- _Short task_
Look below for the line with "Recreate this object", and from there restate every line word for word until the entries end.
▼
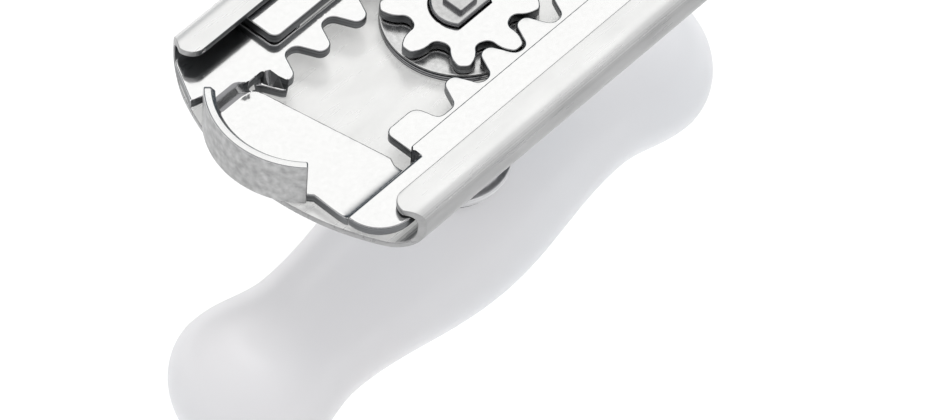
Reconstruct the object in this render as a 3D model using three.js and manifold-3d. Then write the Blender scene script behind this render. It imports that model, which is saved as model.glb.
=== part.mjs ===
// Hand jar opener, jaws up, resting on the flat of its knob.
// Units are millimetres, +Z is up, the origin is under the pinion axis on the rest plane.
// +X runs along the channel, and the head is symmetric by a half turn about Z.
import * as THREE from "three";
import { mergeVertices } from "three/addons/utils/BufferGeometryUtils.js";
import Module from "manifold-3d";

const wasm = await Module();
wasm.setup();

// ---------------------------------------------------------------- driving dimensions

// rack and pinion
const MODULE = 2.25;
const PINION_TEETH = 8;
const PRESSURE = THREE.MathUtils.degToRad(25);
const ADDENDUM = 1.6;
const DEDENDUM = 1.95;
const BACKLASH = 0.45; // along the pitch line
const CREST_ROUND = 1.25; // rounding of a rack tooth's tip
const ROOT_FILLET = 1.35;
const PINION_CREST_ROUND = 0.8;
const PINION_ROOT_FILLET = 1.2;

// sheet stock and running gaps
const PLATE = 1.6; // jaw plate, pinion and thrust disc
const SHEET = 1.0; // channel
const SLIP = 0.3; // between two stacked sliding layers
const SIDE_GAP = 0.9; // beside the arms, in the channel
const RACK_GAP = 0.4; // between a rack's back and the other jaw's step
const FIT = 0.15; // radial clearance of a fixed piece on the shaft
const RUNNING = 0.3; // radial clearance of a bearing on the shaft

// channel
const CHANNEL_WIDTH = 44.6;
const CHANNEL_END_RADIUS = 38.5;
const FLANGE_WIDTH = 5.1;
const FLOOR_BEND = 4.5;
const FLANGE_BEND = 2.2;
const FLANGE_CORNER = 2.4;

// jaws
const RACK_RIM = 1.65; // rack behind its tooth roots
const RACK_RELIEF = 1.3; // first tooth space to the rack's step
const STEP_LENGTH = 4.8; // of the rack's step, along the jaw
const STEP_RUN = 1.7; // of a step, across the jaw
const STEP_LAP = 0.4;
const STEP_FILLET = 0.5; // in the corners beside the rack's step and block
const STEP_INSET = 0.15; // foot of the rack's step inside the tooth roots
const JAW_MARGIN = 1.6; // rack's step to the jaw's end
const BASE_LENGTH = 11.0; // base plate, along its plain-arm end
const BASE_SKEW = 3.1; // its other end is shorter by this much
const BASE_KICK = 0.6; // small shoulder in its inner edge
const RACK_BLOCK = 6.5; // plain block at the rack's free end
const BLOCK_RELIEF = 1.2;
const RACK_TAIL = 19.0; // the rack is wide from here back to its jaw
const ARM_LENGTH = 58.3;
const ARM_OVERHANG = 2.0; // arms pass the base plate's end by this much
const ARM_NOSE = 5.5; // rounding of the plain arm's outer corner
const ARM_TIP = 1.2; // rounding of an arm's free end
const ARM_LAP = 0.1; // the plain arm's inner edge covers the rack's back edge
const TAB_INSET = 0.6;
const TAB_SLANT = 3.8; // the tab's outer corner stands back by this much
const LIP_RADIUS = 13.5;
const LIP_REACH = 4.5; // lip beyond the base plate's end
const LIP_OFFSET = 2.7; // centre of the lip, off the channel's centre line
const LIP_SPAN = THREE.MathUtils.degToRad(90);
const LIP_TURN = THREE.MathUtils.degToRad(178);
const LIP_RISE = 4.0; // above the pinion face

// neck
const NECK_LENGTH = 27.5;
const NECK_TOP_RADIUS = 7.4;
const NECK_RIM_RADIUS = 8.2;
const NECK_WALL = 1.2;
const NECK_FLANGE = 3.6; // width of the flange under the channel
const NECK_FLANGE_HEIGHT = 1.2;
const COLLAR_LIP = 0.3;
const COLLAR_HEIGHT = 1.6;

// shaft and bearings
const SHAFT_RADIUS = 3.5;
const HEAD_STEP = 0.5; // head over shaft, in radius
const HEAD_RISE = 0.7; // above the pinion face
const FLAT_CUT = 0.9; // depth of the D flat in the shaft
const TENON = 3.4;
const TENON_RISE = 0.8;
const THREAD_STEP = 1.1; // shaft over thread, in radius
const BUSH_WALL = 1.5;
const BUSH_LENGTH = 6.0;
const BUSH_INSET = 0.4;
const SLIP_WASHER = 0.5;

// knob
const KNOB_LENGTH = 98;
const KNOB_MIDDLE = 12.6; // radii
const KNOB_WAIST = 9.7;
const KNOB_LOBE = 11.5;
const KNOB_END = 10.0; // widest part of a lobe to the knob's end
const KNOB_FLARE = 12.0; // waist to the widest part of a lobe
const KNOB_REST_CUT = 1.1; // depth of the flat it rests on
const SEAT_CUT = 0.2; // depth of the flat under the neck
const KNOB_WALL = 2.4;
const COVER_HEIGHT = 3.6;
const SEAM = 0.3; // between the cover and the shell
const HUB_WALL = 2.5;
const HUB_RISE = 2.2; // hub's lower face above the knob's axis
const HUB_CAP = 1.0; // plastic over the hub
const NUT_RADIUS = 4.6;
const NUT_HEIGHT = 3.2;
const WASHER_RADIUS = 5.2;
const WASHER_HEIGHT = 1.0;
const STACK_GAP = 0.1; // between hub, washer and nut
const SCREW_X = 20;
const SCREW_RADIUS = 1.4;
const SCREW_HEAD = 2.6;
const SCREW_HEAD_HEIGHT = 1.5;
const SCREW_SUNK = 0.6; // screw head above the rest plane
const SCREW_LENGTH = 9.0;
const SCREW_SLOT = 0.7;
const SCREW_BOSS_WALL = 2.2;
const SCREW_FIT = 0.3;

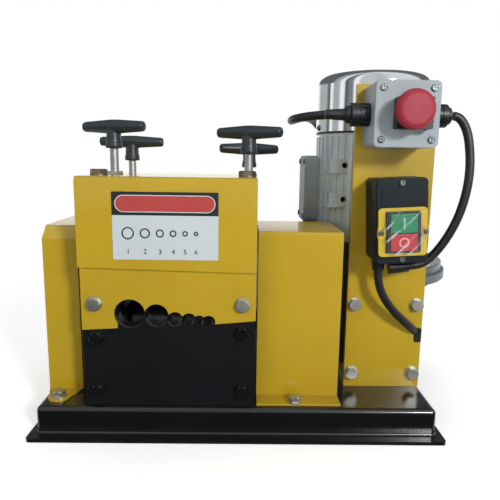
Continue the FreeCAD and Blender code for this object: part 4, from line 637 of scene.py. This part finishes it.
# %% [markdown]
# The mains lead leaves the stop box, goes round the motor and down behind it to the bench. No simple
# formula gives such a route, so it is a list of points.

# %% The route of the mains lead
supply_route = millimetres(
    (112.1, -109.0, 357.5), (98.6, -109.0, 357.5), (78.1, -101.6, 356.4), (63.7, -85.0, 355.1),
    (59.6, -65.4, 354.6), (60.4, -41.0, 355.2), (64.3, -13.5, 357.4), (70.6, 14.0, 360.5),
    (78.3, 42.0, 364.1), (87.4, 69.5, 367.6), (99.2, 94.5, 368.8), (112.6, 116.5, 363.2),
    (125.0, 133.0, 347.5), (135.0, 145.0, 321.5), (142.0, 154.5, 287.0), (146.4, 161.5, 244.5),
    (148.0, 167.5, 197.5), (148.0, 173.0, 149.5), (145.6, 178.0, 103.0), (138.8, 182.5, 61.5),
    (122.5, 185.5, 29.0), (96.0, 186.5, 9.5), (65.0, 184.5, 5.3), (36.0, 180.75, 5.0),
    (10.0, 181.5, 5.0),
)
print("lead route points:", len(supply_route))

# %% [markdown]
# What is left of the lead's length lies behind the tray in a small coil. Its turns are regular, so a
# formula gives them: they wind inward on the bench, climb over half a turn and wind outward again on top.

# %% The mains lead and its coil
COIL_TURNS = 3.5
COIL_RADIUS = 0.057
COIL_PITCH = 0.0104
COIL_RISE = 0.0102
TURN_BACK = 0.25
POINTS_PER_TURN = 16
TAIL = 3 * CABLE


def coil_point(turn):
    """In on the floor for half of the turns, then out again on top of them."""
    half = COIL_TURNS / 2
    away = abs(turn - half)
    rounded = half - (away * away / (2 * TURN_BACK) + TURN_BACK / 2)
    drawn = half - away if away > TURN_BACK else rounded
    radius = COIL_RADIUS - COIL_PITCH * drawn
    climb = min(max((turn - half + TURN_BACK) / (2 * TURN_BACK), 0.0), 1.0)
    angle = -math.pi / 2 - 2 * math.pi * turn
    x, y, z = supply_route[-1]
    return (
        x + radius * math.cos(angle), y + COIL_RADIUS + radius * math.sin(angle),
        z + COIL_RISE * climb * climb * (3 - 2 * climb),
    )


coil = [coil_point(k / POINTS_PER_TURN) for k in range(1, round(COIL_TURNS * POINTS_PER_TURN) + 1)]
coil_end, one_before = Vector(coil[-1]), Vector(coil[-2])
coil_tail = coil_end + (coil_end - one_before).normalized() * TAIL
supply_lead = cable("supply_lead", supply_route + coil + [tuple(coil_tail)], ["supply_cord", "supply_coil"])
# The polished hood of the fan shows clean bands, so the lead stays out of mirror images.
supply_lead.visible_glossy = False

# %% [markdown]
# Two more cables are held at both ends: one from the stop box down to the switch, and one from the switch
# round the edge of the column to the motor. They are drawn in the same way.

# %% The two inner cables
link_lead = cable("link_lead", millimetres(
    (230.1, -109.0, 357.5), (236.5, -109.0, 357.5), (245.5, -110.5, 343.0), (249.0, -112.5, 325.0),
    (250.6, -114.5, 303.0), (248.9, -115.5, 278.0), (243.2, -114.5, 251.0), (233.8, -112.5, 227.5),
    (222.5, -110.0, 208.5), (211.0, -108.5, 196.3), (201.0, -108.2, 192.6), (192.0, -108.0, 191.9),
), ["link_cable"])
motor_lead = cable("motor_lead", millimetres(
    (158.4, -107.0, 187.0), (159.2, -107.0, 173.5), (165.4, -105.5, 156.5), (179.0, -101.5, 137.8),
    (196.5, -95.5, 121.5), (211.0, -87.0, 109.0), (217.8, -72.5, 100.5), (219.5, -48.0, 93.0),
    (220.2, -10.0, 86.0), (219.0, 28.0, 80.0), (212.0, 62.0, 76.0), (192.0, 87.0, 74.0), (160.0, 99.5, 75.0),
    (126.0, 98.0, 84.0), (95.0, 88.0, 103.0), (74.5, 76.5, 131.0), (66.0, 69.0, 157.0), (68.5, 65.0, 180.0),
    (78.0, 63.2, 196.0), (89.8, 62.6, 206.5), (97.6, 62.5, 220.5),
), ["motor_cable"])

# %% [markdown]
# ## Small pieces with a mesh of their own
# The plate on the hood, the marks on the buttons, the sleeve and the tie are flat or banded shapes. All of
# them can be drawn as rings of points that follow one another, so one function joins rings into a mesh, and
# the others only have to say where the rings are.

# %% A mesh from rings
def solid_from_rings(name, rings, cap=True):
    """A mesh from rings of points, each ring joined to the next."""
    count = len(rings[0])
    points = [point for ring in rings for point in ring]
    faces = []
    for r in range(len(rings) - 1):
        for k in range(count):
            n = (k + 1) % count
            faces.append((r * count + k, r * count + n, (r + 1) * count + n, (r + 1) * count + k))
    if cap:
        faces.append(tuple(reversed(range(count))))
        faces.append(tuple(range((len(rings) - 1) * count, len(rings) * count)))
    mesh = bpy.data.meshes.new(name)
    mesh.from_pydata(points, [], faces)
    mesh.update()
    return mesh


def rounded_outline(width, height, corner, steps=8):
    """The outline of a rounded rectangle about the origin, as pairs of x and z, turning one way."""
    spots = []
    for side, end, start in ((1, 1, 0), (-1, 1, 90), (-1, -1, 180), (1, -1, 270)):
        for k in range(steps + 1):
            a = math.radians(start + 90 * k / steps)
            x = side * (width / 2 - corner) + corner * math.cos(a)
            spots.append((x, end * (height / 2 - corner) + corner * math.sin(a)))
    return spots


print("ring helpers ready")

# %% [markdown]
# A stamped plate has a hair of rounding at its front edge, where light catches it. Two rings close together
# give that, and a third one stands at its back. A ring mark is a small four-cornered section that is led
# round a circle, and so is a ring about an upright axis.

# %% Plates and rings
LEAST_CORNER = 0.00005


def plate(name, x, y, z, width, height, corner, thickness, ease=0.0002):
    """A plate that faces the front, with a slightly eased front edge. Its front stands at y."""
    rings = []
    for inset, back in ((ease, 0.0), (0.0, ease), (0.0, thickness)):
        outline = rounded_outline(width - 2 * inset, height - 2 * inset, max(corner - inset, LEAST_CORNER))
        rings.append([(x + px, y + back, z + pz) for px, pz in outline])
    return solid_from_rings(name, rings)


def full_turn(steps):
    return [2 * math.pi * k / steps for k in range(steps + 1)]


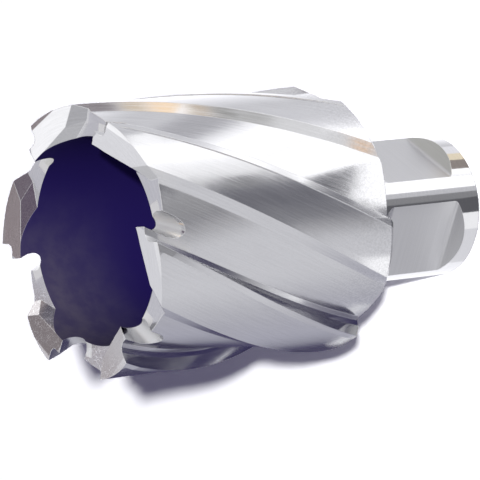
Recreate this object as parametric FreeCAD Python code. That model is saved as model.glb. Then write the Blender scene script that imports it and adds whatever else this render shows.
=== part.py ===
▲
- _Finished exercise_
Recreate this object as parametric FreeCAD Python code. That model is saved as model.glb. Then write the Blender scene script that imports it and adds whatever else this render shows.
=== part.py ===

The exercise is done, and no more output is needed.